As the Supreme Court explained in Welsh v. United States, a Vietnam War-era decision that a person may qualify for a moral exemption to participation in war, exemptions are in order when a person’s opposition stems from “moral, ethical, or religious beliefs about what is right and wrong, and that these beliefs be held with the strength of traditional religious convictions.” 

Unfortunately, the vehemence of the enemies of conscience rights is undiminished by rulings that go against them. Quite the opposite, in fact. Pennsylvania’s attorney general, Josh Shapiro, intends to continue his assault on the federal government’s conscience rules exempting religious and moral objectors such as the Little Sisters and the March for Life from the “contraception mandate.” So, despite repeated victories before the high court, the conscience rights of the Little Sisters will require continued and vigilant protection.   

Pro-abortion politicians are determined to sweep away conscience rights rules put in place by the Trump administration. But they won’t stop there. Federal laws including the Church Amendments and the Weldon Amendment that protect hospitals and medical professionals from being forced to perform abortions and sterilizations are in danger if the “abortion is healthcare” mantra is victorious. 

One reason secular dogmatists oppose conscience rights so vehemently is that they often allow faith-based groups to work with state and local governments in social services without having to leave their religious convictions at the door. So they are worried about what might happen this coming fall, when the Supreme Court will consider whether to revisit a 1990 decision – Employment Division v. Smith – that, by refusing to grant First Amendment protection to religious opposition to “generally applicable laws,” placed an obstacle in the way of conscience rights. 

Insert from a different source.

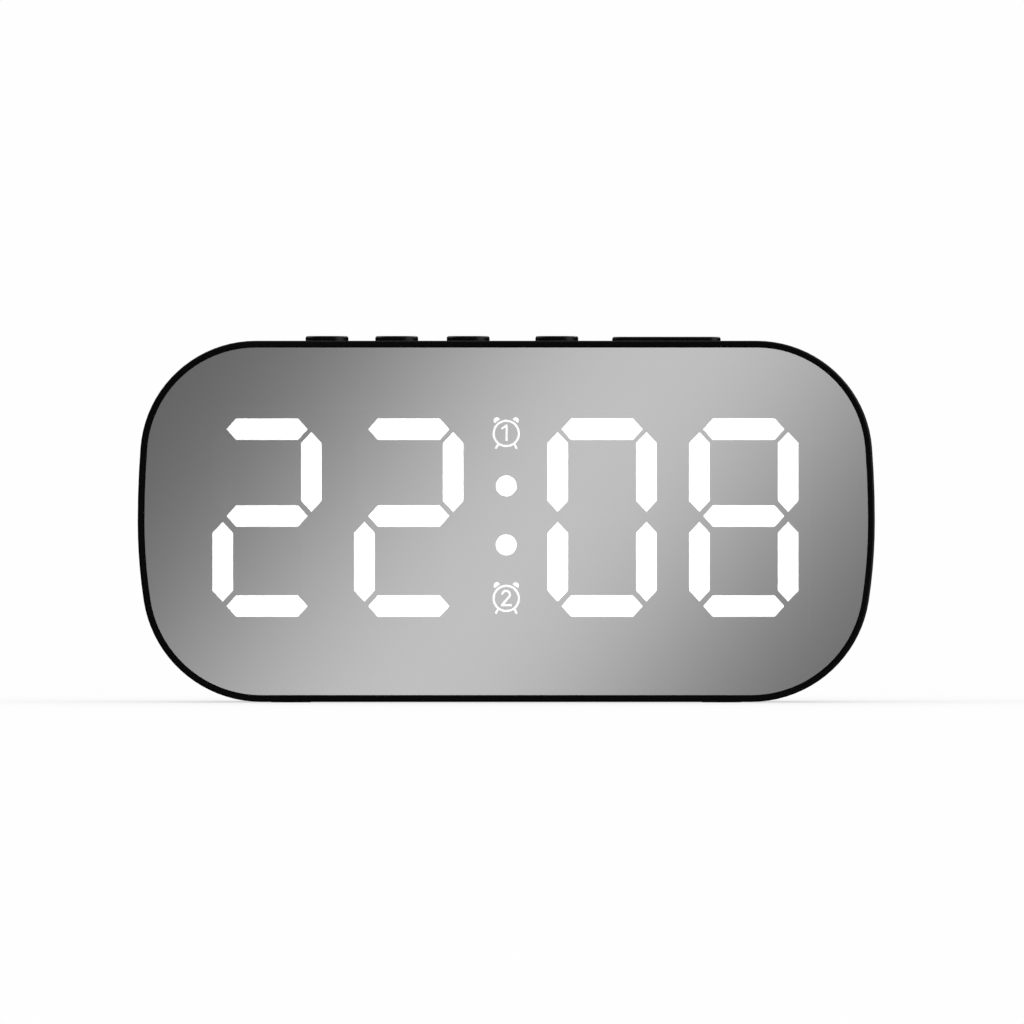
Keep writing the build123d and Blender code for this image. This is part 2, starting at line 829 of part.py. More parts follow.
# ================================================================ rear cover
# Closes the back. It holds the battery bay, the power inlet and the buzzer.
with BuildPart() as rear_cover:
    with BuildSketch(across(back_y)):
        add(outline())
    extrude(amount=cover_depth)
    fillet(rear_cover.faces().sort_by(Axis.Y)[-1].edges(), back_round)
    with BuildSketch(across(cover_inside_y)):
        add(outline(wall))
    extrude(amount=cover_inside_y - parting_y, mode=Mode.SUBTRACT)
    with BuildSketch(across(parting_y)):
        add(outline(wall / 2 + tongue_play))
        add(outline(wall), mode=Mode.SUBTRACT)
    extrude(amount=tongue_length)

    # screw wells
    with BuildSketch(across(cover_inside_y)):
        with Locations(*cover_screw_places):
            Circle(column_radius)
        add(outline(wall / 2), mode=Mode.INTERSECT)
    extrude(amount=cover_inside_y - parting_y)
    with BuildSketch(across(back_y)):
        with Locations(*cover_screw_places):
            Circle(screw_well_radius)
    extrude(amount=back_y - screw_seat_y, mode=Mode.SUBTRACT)
    with BuildSketch(across(back_y)):
        with Locations(*cover_screw_places):
            Circle(screw_radius + loose_play)
    extrude(amount=cover_depth, mode=Mode.SUBTRACT)

    # battery bay, hinge sockets and the hole that the door closes
    with BuildSketch(across(cover_inside_y)):
        Rectangle(bay_length + 2 * bay_wall, bay_height + 2 * bay_wall)
    extrude(amount=cover_inside_y - bay_front_y)
    with BuildSketch(across(cover_inside_y)):
        with Locations((0, hinge_z)):
            Rectangle(opening_width + 2 * pin_length + 2 * socket_wall, 2 * (pin_radius + socket_wall))
    extrude(amount=socket_depth)
    with BuildSketch(across(back_y)):
        Rectangle(bay_length, bay_height)
    extrude(amount=back_y - bay_floor_y, mode=Mode.SUBTRACT)
    with BuildSketch(across(back_y)):
        with Locations((0, (opening_top + opening_bottom) / 2)):
            Rectangle(opening_width, opening_top - opening_bottom)
    extrude(amount=wall + fit_play, mode=Mode.SUBTRACT)
    with BuildSketch(Plane.YZ.offset(-opening_width / 2)):
        with Locations((hinge_y, body_mid + hinge_z)):
            Circle(knuckle_radius + loose_play)
    extrude(amount=opening_width, mode=Mode.SUBTRACT)
    with BuildSketch(Plane.YZ.offset(-opening_width / 2 - pin_length)):
        with Locations((hinge_y, body_mid + hinge_z)):
            Circle(pin_radius + running_play)
    extrude(amount=opening_width + 2 * pin_length, mode=Mode.SUBTRACT)

    # ribs between the cells, and slots for the two contact tabs
    with BuildSketch(across(bay_floor_y)):
        for row in range(cell_count - 1):
            with Locations((0, (cell_heights[row] + cell_heights[row + 1]) / 2)):
                with GridLocations(bay_length / 2, 1, 2, 1):
                    Rectangle(cell_rib_length, cell_rib_width)
    extrude(amount=-cell_rib_height)
    with BuildSketch(across(cell_y)):
        for side, height in ((1, cell_heights[0]), (-1, cell_heights[-1])):
            with Locations((side * (bay_length + bay_wall) / 2, height)):
                Rectangle(bay_wall + fit_play, tab_width + 2 * fit_play)
    extrude(amount=contact_thickness / 2 + fit_play, both=True, mode=Mode.SUBTRACT)

    # finger notch above the door
    with Locations((0, back_y + notch_radius - notch_depth, body_mid + opening_top)):
        Sphere(notch_radius, mode=Mode.SUBTRACT)

    # buzzer ring and grille
    with BuildSketch(across(cover_inside_y)):
        with Locations((buzzer_x, buzzer_z)):
            Circle(buzzer_radius + fit_play + buzzer_ring_wall)
            Circle(buzzer_radius + fit_play, mode=Mode.SUBTRACT)
    extrude(amount=buzzer_ring_height)
    with BuildSketch(across(back_y)):
        with Locations((buzzer_x, buzzer_z)):
            Circle(grille_hole)
            with PolarLocations(grille_radius, grille_holes):
                Circle(grille_hole)
    extrude(amount=wall, mode=Mode.SUBTRACT)

    # inlet pocket, its hole and the shelf that its board is screwed to
    with BuildSketch(across(back_y)):
        with Locations((inlet_x, inlet_z)):
            RectangleRounded(inlet_pocket_width, inlet_pocket_height, inlet_pocket_corner)
    extrude(amount=inlet_pocket_depth, mode=Mode.SUBTRACT)
    with BuildSketch(across(back_y)):
        with Locations((inlet_x, inlet_z)):
            RectangleRounded(
                inlet_width + 2 * loose_play, inlet_height + 2 * loose_play, inlet_corner + loose_play
            )
    extrude(amount=wall, mode=Mode.SUBTRACT)
    with BuildSketch(across(cover_inside_y)):
        with Locations((inlet_x, inlet_shelf_top - inlet_shelf_thickness / 2)):
            Rectangle(inlet_board_width, inlet_shelf_thickness)
    extrude(amount=inlet_shelf_depth)
    inlet_screw_places = [
        (inlet_x + side * inlet_screw_x, inlet_board_back_y - inlet_board_depth + inlet_screw_y)
        for side in (-1, 1)
    ]
    with BuildSketch(Plane.XY.offset(body_mid + inlet_shelf_top)):
        with Locations(*inlet_screw_places):
            Circle(screw_radius * inlet_screw_scale + press_play)
    extrude(amount=-inlet_shelf_thickness, mode=Mode.SUBTRACT)
rear_cover.part.label = "rear_cover"
export_step(rear_cover.part, "parts/rear_cover.step")

with BuildPart() as cover_screws:
    with Locations(
        *[Plane(origin=(x, screw_seat_y, body_mid + z), z_dir=(0, 1, 0)) for x, z in cover_screw_places]
    ):
        add(screw(cover_screw_length))
cover_screws.part.label = "cover_screws"
export_step(cover_screws.part, "parts/cover_screws.step")

# ================================================================ battery door
# Turns on two round pins at its lower edge. A latch at the top grips the bay's upper wall.
with BuildPart() as battery_door:
    with BuildSketch(across(back_y)):
        with Locations((0, (door_top + hinge_z) / 2)):
            Rectangle(door_width, door_top - hinge_z)
    extrude(amount=back_y - door_inside_y)
    with BuildSketch(Plane.YZ.offset(-door_width / 2)):
        with Locations((hinge_y, body_mid + hinge_z)):
            Circle(knuckle_radius)
    extrude(amount=door_width)
    with BuildSketch(Plane.YZ.offset(-door_width / 2 - pin_length)):
        with Locations((hinge_y, body_mid + hinge_z)):
            Circle(pin_radius)
    extrude(amount=door_width + 2 * pin_length)
    with BuildSketch(across(door_inside_y)):
        with Locations((0, bay_height / 2 - latch_play - latch_thickness / 2)):
            Rectangle(latch_width, latch_thickness)
    extrude(amount=latch_length)
    with BuildSketch(across(back_y)):
        with Locations((0, door_top - (grip_count + 1) * grip_pitch / 2)):
            with GridLocations(1, grip_pitch, 1, grip_count):
                SlotOverall(grip_width, grip_height)
    extrude(amount=grip_depth, mode=Mode.SUBTRACT)
battery_door.part.label = "battery_door"
export_step(battery_door.part, "parts/battery_door.step")

# ================================================================ cells and contacts
# The cells lie one above another, each turned end for end from the last, and are in series.
for row, height in enumerate(cell_heights):
    plus = 1 if row % 2 == 0 else -1
    nub_end = plus * (bay_length / 2 - contact_thickness - fit_play)
    with BuildPart() as battery_cell:
        with BuildSketch(Plane.YZ.offset(nub_end - plus * cell_nub_height)):
            with Locations((cell_y, body_mid + height)):
                Circle(cell_diameter / 2)
        extrude(amount=-plus * (cell_length - cell_nub_height))
        fillet(battery_cell.faces().filter_by(GeomType.PLANE).edges(), cell_round)
        with BuildSketch(Plane.YZ.offset(nub_end)):
            with Locations((cell_y, body_mid + height)):
                Circle(cell_nub_radius)
        extrude(amount=-plus * cell_nub_height)
    battery_cell.part.label = f"battery_cell_{row + 1}"
    export_step(battery_cell.part, f"parts/battery_cell_{row + 1}.step")

with BuildPart() as coil:
    with BuildLine() as coil_path:
        Helix(
            pitch=spring_length / spring_turns,
            height=spring_length,
            radius=spring_radius,
            cone_angle=spring_cone,
        )
    with BuildSketch(Plane(origin=coil_path.line @ 0, z_dir=coil_path.line % 0)):
        Circle(spring_wire)
    sweep(path=coil_path.line, is_frenet=True)

with BuildPart() as battery_springs:
    for row, height in enumerate(cell_heights):
        minus = -1 if row % 2 == 0 else 1
        end = minus * (bay_length / 2 - contact_thickness - spring_wire - fit_play)
        with Locations(Plane(origin=(end, cell_y, body_mid + height), z_dir=(-minus, 0, 0))):
            add(coil.part)
battery_springs.part.label = "battery_springs"
export_step(battery_springs.part, "parts/battery_springs.step")

with BuildPart() as battery_contacts:
    for side in (-1, 1):
        with BuildSketch(Plane.YZ.offset(side * bay_length / 2)):
            with Locations(*[(cell_y, body_mid + height) for height in cell_heights]):
                Rectangle(contact_width, contact_width)
        extrude(amount=-side * contact_thickness)
    for side, height in ((1, cell_heights[0]), (-1, cell_heights[-1])):
        with BuildSketch(Plane.YZ.offset(side * bay_length / 2)):
            with Locations((cell_y, body_mid + height)):
                Rectangle(contact_thickness, tab_width)
        extrude(amount=side * (bay_wall + tab_reach))
battery_contacts.part.label = "battery_contacts"
export_step(battery_contacts.part, "parts/battery_contacts.step")

tab_end = bay_length / 2 + bay_wall + tab_reach
lead_out = 2 * lead_bend
with BuildPart() as battery_leads:
    for side, height in ((1, cell_heights[0]), (-1, cell_heights[-1])):
        add(
            lead(
                (side * tab_end, cell_y, body_mid + height),
                (side * (tab_end + lead_out), cell_y, body_mid + height),
                (side * (tab_end + lead_out), board_back_y, body_mid + height),
            )
        )
battery_leads.part.label = "battery_leads"
export_step(battery_leads.part, "parts/battery_leads.step")

# ================================================================ power inlet
# A small five-volt socket on its own board, facing out of the back.
with BuildPart() as inlet_shell:
    with BuildSketch(across(mouth_y)):
        with Locations((inlet_x, inlet_z)):
            RectangleRounded(inlet_width, inlet_height, inlet_corner)
            RectangleRounded(
                inlet_width - 2 * inlet_wall,
                inlet_height - 2 * inlet_wall,
                inlet_corner - inlet_wall,
                mode=Mode.SUBTRACT,
            )
    extrude(amount=inlet_depth)
inlet_shell.part.label = "inlet_shell"
export_step(inlet_shell.part, "parts/inlet_shell.step")

with BuildPart() as inlet_tongue:
    with BuildSketch(across(mouth_y - inlet_depth + inlet_tongue_base)):
        with Locations((inlet_x, inlet_z)):
            RectangleRounded(
                inlet_width - 2 * inlet_wall, inlet_height - 2 * inlet_wall, inlet_corner - inlet_wall
            )
    extrude(amount=inlet_tongue_base)
    with BuildSketch(across(mouth_y - inlet_set_back)):
        with Locations((inlet_x, inlet_z + inlet_tongue_height / 2)):
            Rectangle(inlet_tongue_width, inlet_tongue_height)
    extrude(amount=inlet_depth - inlet_set_back - inlet_tongue_base)
inlet_tongue.part.label = "inlet_tongue"
export_step(inlet_tongue.part, "parts/inlet_tongue.step")

with BuildPart() as inlet_board:
    with BuildSketch(Plane.XY.offset(body_mid + inlet_shelf_top)):
        with Locations((inlet_x, inlet_board_back_y - inlet_board_depth / 2)):
            Rectangle(inlet_board_width, inlet_board_depth)
        with Locations(*inlet_screw_places):
            Circle(screw_radius * inlet_screw_scale + fit_play, mode=Mode.SUBTRACT)
    extrude(amount=inlet_board_thickness)
inlet_board.part.label = "inlet_board"
export_step(inlet_board.part, "parts/inlet_board.step")

with BuildPart() as inlet_screws:
    with Locations(*[(x, y, body_mid + inlet_board_top) for x, y in inlet_screw_places]):
        add(screw(inlet_screw_length, inlet_screw_scale))
inlet_screws.part.label = "inlet_screws"
export_step(inlet_screws.part, "parts/inlet_screws.step")

inlet_board_front_y = inlet_board_back_y - inlet_board_depth
with BuildPart() as inlet_leads:
    for side in (-1, 1):
        start_x = inlet_x + side * inlet_lead_apart / 2
        lead_height = body_mid + inlet_board_top - inlet_board_thickness / 2
        add(
            lead(
                (start_x, inlet_board_front_y, lead_height),
                (start_x, inlet_board_front_y - lead_straight, lead_height),
                (start_x - lead_step, board_back_y + lead_straight, lead_height + lead_step),
                (start_x - lead_step, board_back_y, lead_height + lead_step),
            )
        )
inlet_leads.part.label = "inlet_leads"
export_step(inlet_leads.part, "parts/inlet_leads.step")

# ================================================================ buzzer
with BuildPart() as buzzer:
    with BuildSketch(across(cover_inside_y)):
        with Locations((buzzer_x, buzzer_z)):
            Circle(buzzer_radius)
    extrude(amount=buzzer_height)
    fillet(buzzer.faces().sort_by(Axis.Y)[0].edges(), buzzer_round)
    with BuildSketch(across(cover_inside_y)):
        with Locations((buzzer_x, buzzer_z)):
            Circle(buzzer_port_radius)
    extrude(amount=buzzer_port_depth, mode=Mode.SUBTRACT)
buzzer.part.label = "buzzer"
export_step(buzzer.part, "parts/buzzer.step")

with BuildPart() as buzzer_leads:
    for side in (-1, 1):
        start_x = buzzer_x + side * buzzer_lead_apart
        lead_height = body_mid + buzzer_z
        add(
            lead(
                (start_x, buzzer_front_y, lead_height),
                (start_x, buzzer_front_y - lead_straight, lead_height),
                (start_x + lead_step, board_back_y + lead_straight, lead_height - lead_step),
                (start_x + lead_step, board_back_y, lead_height - lead_step),
            )
        )
buzzer_leads.part.label = "buzzer_leads"
export_step(buzzer_leads.part, "parts/buzzer_leads.step")

# ================================================================ feet
with BuildPart() as feet:
    with BuildSketch(Plane.XY):
        with Locations(*foot_places):
            Circle(foot_radius)
    extrude(amount=foot_stand + foot_recess)
feet.part.label = "feet"
export_step(feet.part, "parts/feet.step")
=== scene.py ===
import math

import bpy
from mathutils import Matrix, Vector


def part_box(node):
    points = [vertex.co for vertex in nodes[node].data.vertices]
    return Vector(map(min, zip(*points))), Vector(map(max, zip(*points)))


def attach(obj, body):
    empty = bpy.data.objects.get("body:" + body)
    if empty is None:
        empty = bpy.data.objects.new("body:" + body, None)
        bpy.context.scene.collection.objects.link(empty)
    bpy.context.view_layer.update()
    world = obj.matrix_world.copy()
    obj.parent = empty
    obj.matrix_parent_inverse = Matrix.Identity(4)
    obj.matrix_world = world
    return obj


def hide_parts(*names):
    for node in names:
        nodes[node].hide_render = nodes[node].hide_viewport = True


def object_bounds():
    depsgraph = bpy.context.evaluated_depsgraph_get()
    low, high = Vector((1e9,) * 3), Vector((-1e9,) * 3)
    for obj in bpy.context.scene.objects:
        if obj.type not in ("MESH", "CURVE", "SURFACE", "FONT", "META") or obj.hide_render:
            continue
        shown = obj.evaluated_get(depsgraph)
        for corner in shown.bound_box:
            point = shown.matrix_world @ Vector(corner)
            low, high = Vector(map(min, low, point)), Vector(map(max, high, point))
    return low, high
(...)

The case to be heard by the high court in November, Fulton v. City of Philadelphia, involves the foster care program run by the Archdiocese of Philadelphia. For decades, the archdiocese worked with the city of Philadelphia to place children in need of loving foster homes. But then the shadow of secular dogma fell over City Hall. 

When the Catholic agency declined to certify same-sex couples as foster parents — as it had to, in conformity with the universal teaching of the Catholic Church — it lost its contract. The head of the agency, attempting to co-operate with the city to the greatest degree that Catholic consciences will allow, agreed to refer to another agency any same-sex couple that approached them (none ever had). The city demanded ideological conformity.

What will be the result if Philadelphia’s exclusionary policy prevails? Children in need and foster parents waiting to receive them will lose a trusted agency. Catholics will not have their conscience rights violated head-on; instead, their consciences will be used as an excuse to stop them from providing children with happy and stable homes. And that is just as pernicious. 

The broader picture is that public institutions are being swamped by a secular ideology that seeks to control minds as well as behavior. In such a situation, rights of conscience are an individual’s last line of defense.

Recent court decisions and administrative orders have protected those rights, but don’t bet on this trend continuing without significant pushback. The plans by liberal politicians, lobby groups and their media allies to extinguish conscience rights are already far advanced. Therefore, the battle to defend them must continue.

Andrea Picciotti-Bayer is the director of the Conscience Project.